We assessed the association between the dietary inflammatory index (DII) and the development of metabolic syndrome in the elderly over 55 years in Northern China. The data of 1936 Chinese adults aged 55 years and over from a community-based neurological disease cohort study from 2018 to 2019 were analysed. Multiple logistic regression and restricted cubic splines regression were used for analysis, and social demographics, lifestyle and health-related factors were adjusted. In the fully adjusted model, the risk of metabolic syndrome increased by 1·28-fold in people with a pro-inflammatory diet. When we divide the metabolic syndrome by its components, high pro-inflammatory diet and hyperglycaemia, TAG, hypertension and abdominal obesity, we failed to observe a significant association between a high pro-inflammatory diet and HDL-cholesterol. However, these associations are moving in the expected direction. At the same time, the results of BMI subgroup analysis showed that with the increase of DII, obese people are at increased risk of metabolic syndrome, hyperglycaemia, high TAG, hypertension and abdominal obesity.

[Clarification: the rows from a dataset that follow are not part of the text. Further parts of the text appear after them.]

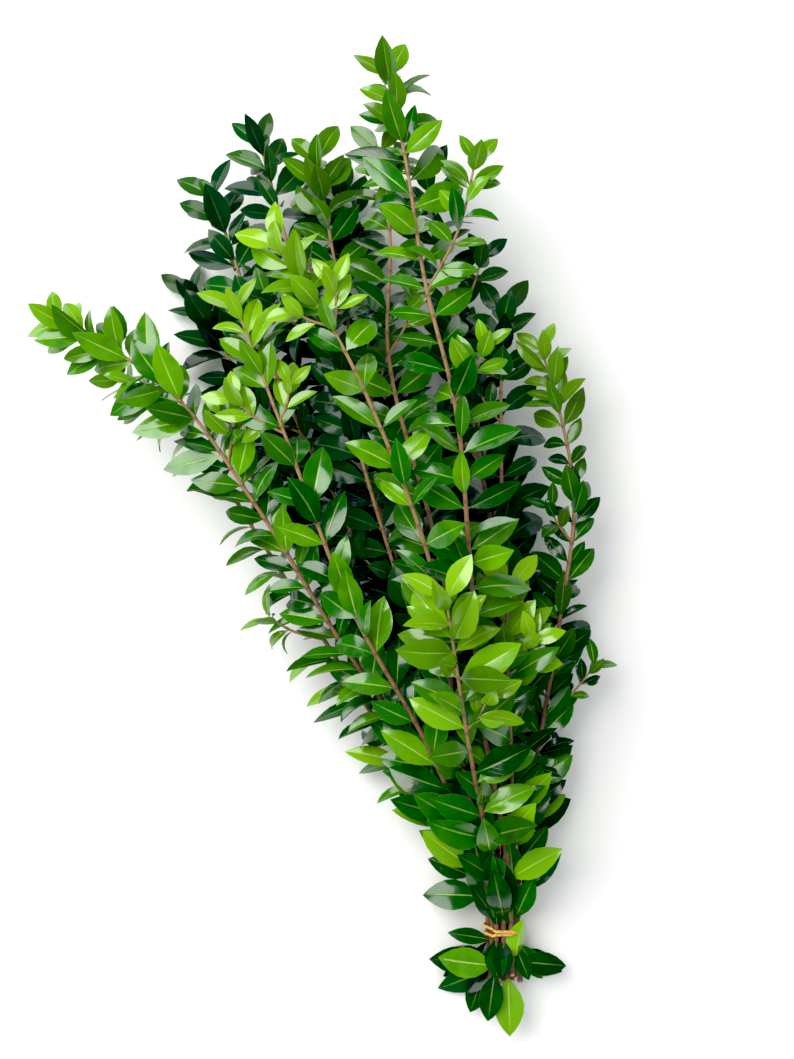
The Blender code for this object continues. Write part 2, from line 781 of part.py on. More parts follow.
def main():
    clear_scene()
    thicket = Thicket()
    branches = {name: branches_of(name, stem) for name, stem in STEMS.items()}
    for name, limbs in branches.items():
        for limb in limbs:
            limb["tube"] = tube(limb["line"], limb["radii"])
            thicket.add(name + " wood", *limb["tube"])
    band_mesh = rubber_band()
    thicket.add("band", *band_mesh)
    leaves = grow_leaves(thicket, branches)

    objects = [leafy_stem(name, limbs, leaves[name]) for name, limbs in branches.items()]
    band = add_object("rubber_band", *band_mesh, "rubber")
    outward_facing(band)
    objects.append(band)

    bunch = bpy.data.objects.new("bunch", None)
    bpy.context.scene.collection.objects.link(bunch)
    bunch.location = -footprint_centre(objects)
    for obj in objects:
        obj.parent = bunch


main()
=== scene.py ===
import math
import random

import bmesh
import bpy
import numpy as np
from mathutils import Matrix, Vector
from mathutils.bvhtree import BVHTree


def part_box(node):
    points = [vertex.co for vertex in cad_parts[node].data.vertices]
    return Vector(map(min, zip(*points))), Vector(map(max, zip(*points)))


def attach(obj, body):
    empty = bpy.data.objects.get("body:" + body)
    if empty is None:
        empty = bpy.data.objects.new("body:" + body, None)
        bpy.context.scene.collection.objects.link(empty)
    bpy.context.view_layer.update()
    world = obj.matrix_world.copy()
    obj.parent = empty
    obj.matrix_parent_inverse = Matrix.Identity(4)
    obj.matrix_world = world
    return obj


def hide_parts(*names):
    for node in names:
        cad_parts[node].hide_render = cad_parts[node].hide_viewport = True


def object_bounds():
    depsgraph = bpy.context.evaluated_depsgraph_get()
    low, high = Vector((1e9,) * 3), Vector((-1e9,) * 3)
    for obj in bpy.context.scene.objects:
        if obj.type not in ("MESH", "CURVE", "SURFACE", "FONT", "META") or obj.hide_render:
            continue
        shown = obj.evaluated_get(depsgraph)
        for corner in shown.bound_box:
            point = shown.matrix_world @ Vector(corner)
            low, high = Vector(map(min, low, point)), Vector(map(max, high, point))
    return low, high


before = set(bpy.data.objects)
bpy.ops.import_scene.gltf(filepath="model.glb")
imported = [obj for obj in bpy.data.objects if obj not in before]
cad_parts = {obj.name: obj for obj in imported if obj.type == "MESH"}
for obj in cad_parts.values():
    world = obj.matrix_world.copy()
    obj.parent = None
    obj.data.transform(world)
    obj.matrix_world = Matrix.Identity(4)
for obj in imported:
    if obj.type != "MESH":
        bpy.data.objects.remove(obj)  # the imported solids, which are never moved
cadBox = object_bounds()
mm = 0.001
up = Vector((0, 0, 1))

view = {
    "fromTie": (-66.8 * mm, 251.9 * mm, 1.0),  # the photo was taken looking straight down
    "lens": 53.26,
    "sensor": 36.0,
    "sees": (0.01, 20.0),  # nearest and farthest
    "blackLevel": (0.016, 0.012, 0.006),  # the photo's shadows are printed dark
}

light = {
    "windowPlace": (-0.85, 0.75, 1.5),
    "windowAim": (0.0, 0.0, 0.05),
    "windowSize": 1.6,
    "windowWatts": 32.0,
    "windowColour": (1.0, 0.985, 0.96),
    "roomStrength": 0.84,
    "roomColour": (0.97, 0.985, 1.0),
    "roomReflected": 0.03,  # the walls that leaves mirror are darker than the lamps
}

table = {
    "size": 7.0,
    "colour": (0.93, 0.93, 0.922),
    "shadeColour": (0.89, 0.892, 0.885),
    "cloudSize": 1.3,
    "roughness": 0.6,
    "specular": 0.2,
}


def setView(tie):
    bpy.ops.object.camera_add(location=tie + Vector(view["fromTie"]), rotation=(0, 0, 0))
    camera = bpy.context.object
    camera.name = "photoCamera"
    camera.data.lens = view["lens"]
    camera.data.sensor_width = view["sensor"]
    camera.data.clip_start, camera.data.clip_end = view["sees"]
    bpy.context.scene.camera = camera
    printed = bpy.context.scene.view_settings
    printed.view_transform = "Standard"
    printed.use_curve_mapping = True
    printed.curve_mapping.black_level = view["blackLevel"]
    printed.curve_mapping.update()


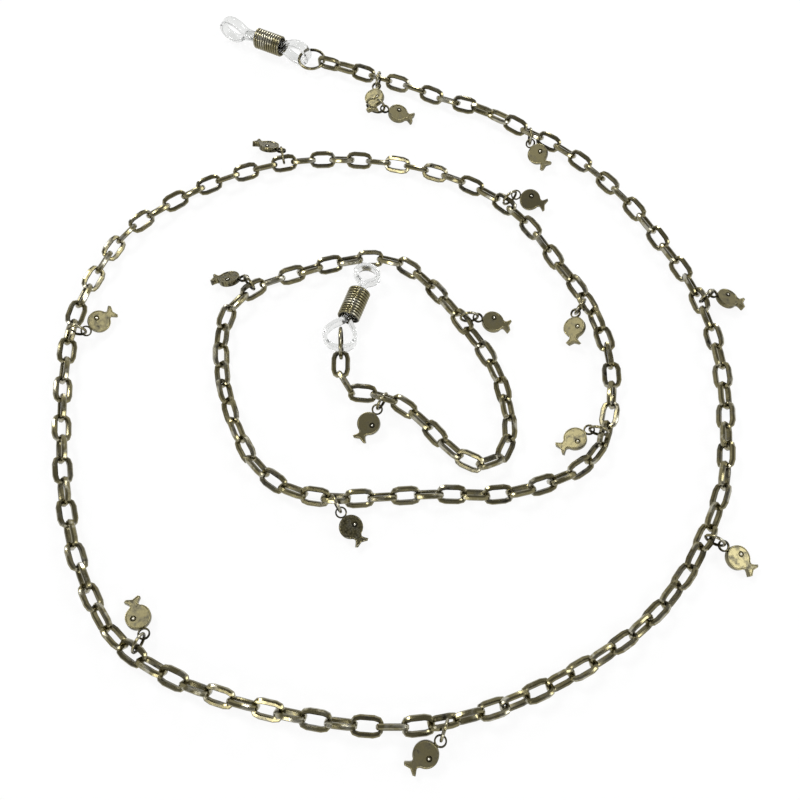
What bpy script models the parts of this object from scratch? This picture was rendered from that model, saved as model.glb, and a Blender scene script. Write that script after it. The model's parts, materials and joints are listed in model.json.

Also in overweight people, the increase in DII is accompanied by an increased risk of hyperglycaemia and abdominal obesity. Higher inflammatory diet is related to metabolic syndrome, hypertension, hyperglycaemia, abdominal obesity and hypertriglyceridaemia. Further research is needed to confirm the role of inflammation and diet in the development of metabolic syndrome; however, it is desirable to reduce the dietary components associated with inflammation.